マンガ学への挑戦

 夏目房之介(なつめ・ふさのすけ)『マンガ学への挑戦――進化する批評地図』(ISBN:4757140843)読了。
 著者は「BSマンガ夜話」への出演などで知られるマンガコラムニスト。夏目氏の著作を何冊か買い込んできて,まず最新のものから読んでみたのだけれど,どうも読む順番を間違えたようだ。マンガ批評の基礎を固めていない私が読むには早すぎたように思う。
 この本は,言ってみれば《学界回顧》なのです。
 学問の世界だと,だいたい年に1回,実力のある人によって学界回顧というものがまとめられる。これにより最近は誰がどのような論文を発表し,それによって何が解明されたかを確認する。こうした営みによって,我々は何が未だ分かっていないのかを確かめ合う。門外漢が読んでも価値はないが,その意味を知る人には重要なもの。
 本書によって,マンガ批評の到達点(=限界点)が見える。著者は「マンガは誰のものか?」と問いかけることによって,マンガ批評のあり方を問おうとしている*1。

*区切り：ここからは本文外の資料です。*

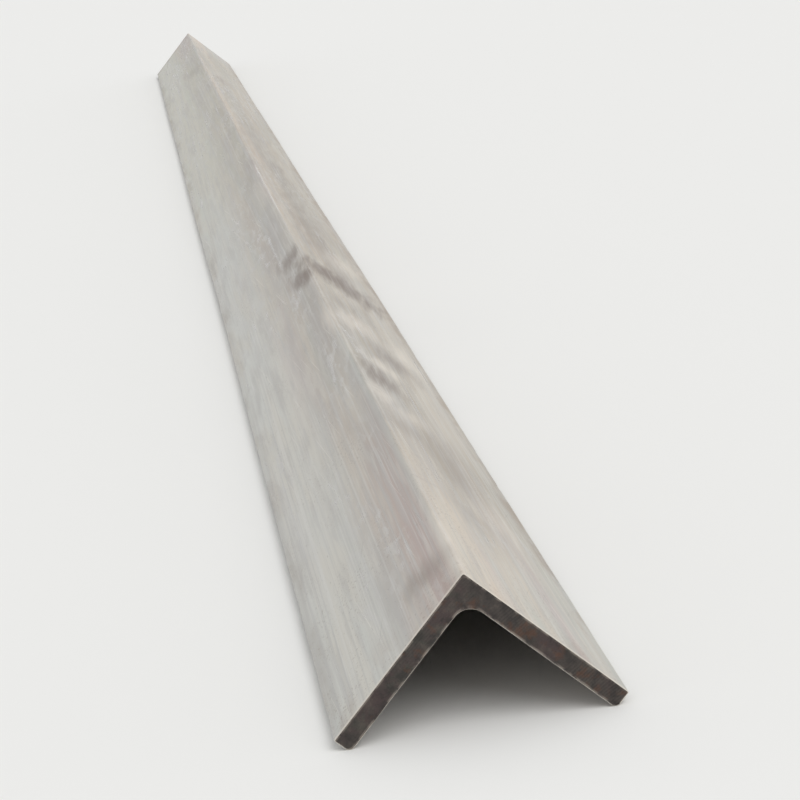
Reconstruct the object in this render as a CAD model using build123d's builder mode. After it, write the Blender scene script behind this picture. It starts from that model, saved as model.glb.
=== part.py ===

このような広範な問題提起は,本来であれば日本マンガ学会あたりが掬い上げていくべきことなのだろうけれど。
http://www.ringolab.com/note/natsume2/archives/002438.html宮本大人氏による指摘の紹介*2
http://www.ringolab.com/note/natsume2/archives/003334.html (砂澤雄一氏による指摘の紹介)
 夏目房之介は,自分自身が営んできた批評活動を地図として書き残した。それが本書である。著者自らが言うように「ボロボロの地図」なのだが,むしろマンガ批評にはあちこちに手つかずの場所があることを伝えたことに意味がある。もっとも最初に述べたように,「メタのメタ」の位置にある著作であるから個別の作品論・作家論には投影しがたい内容であり,あまり一般向けではないことには留意しておくべきだろう。

*1:私見だが,この問いかけには危うさを感じた。著者個人の態度に留まるうちには差し支えないのだが……。学問としてのマンガ批評は,論者によって視点が異なる構造である方が好ましい。現状は,複眼的にマンガ批評を展開するに足るだけの人材が揃っていないという危機意識の現れなのだと,私は理解した。途中,著作権について英米型と欧州大陸型の単純な二類型による整理が行われているが(第8章),ここから導かれる帰結はかなり粗雑な議論になっている。まずは日本の国内法の問題として考えるべきだろう。『キャンディ・キャンディ』裁判を巡り,法律学の見地から様々な検討がなされていることは,当所の2005年3月16日付け記事で紹介している通りである。夏目氏の見方が乱暴であることは,マンガ批評に携わる内部の人材によって批判されることを期待したい。念のため申し添えておくと,このような視座を提供する夏目氏には敬意を表する。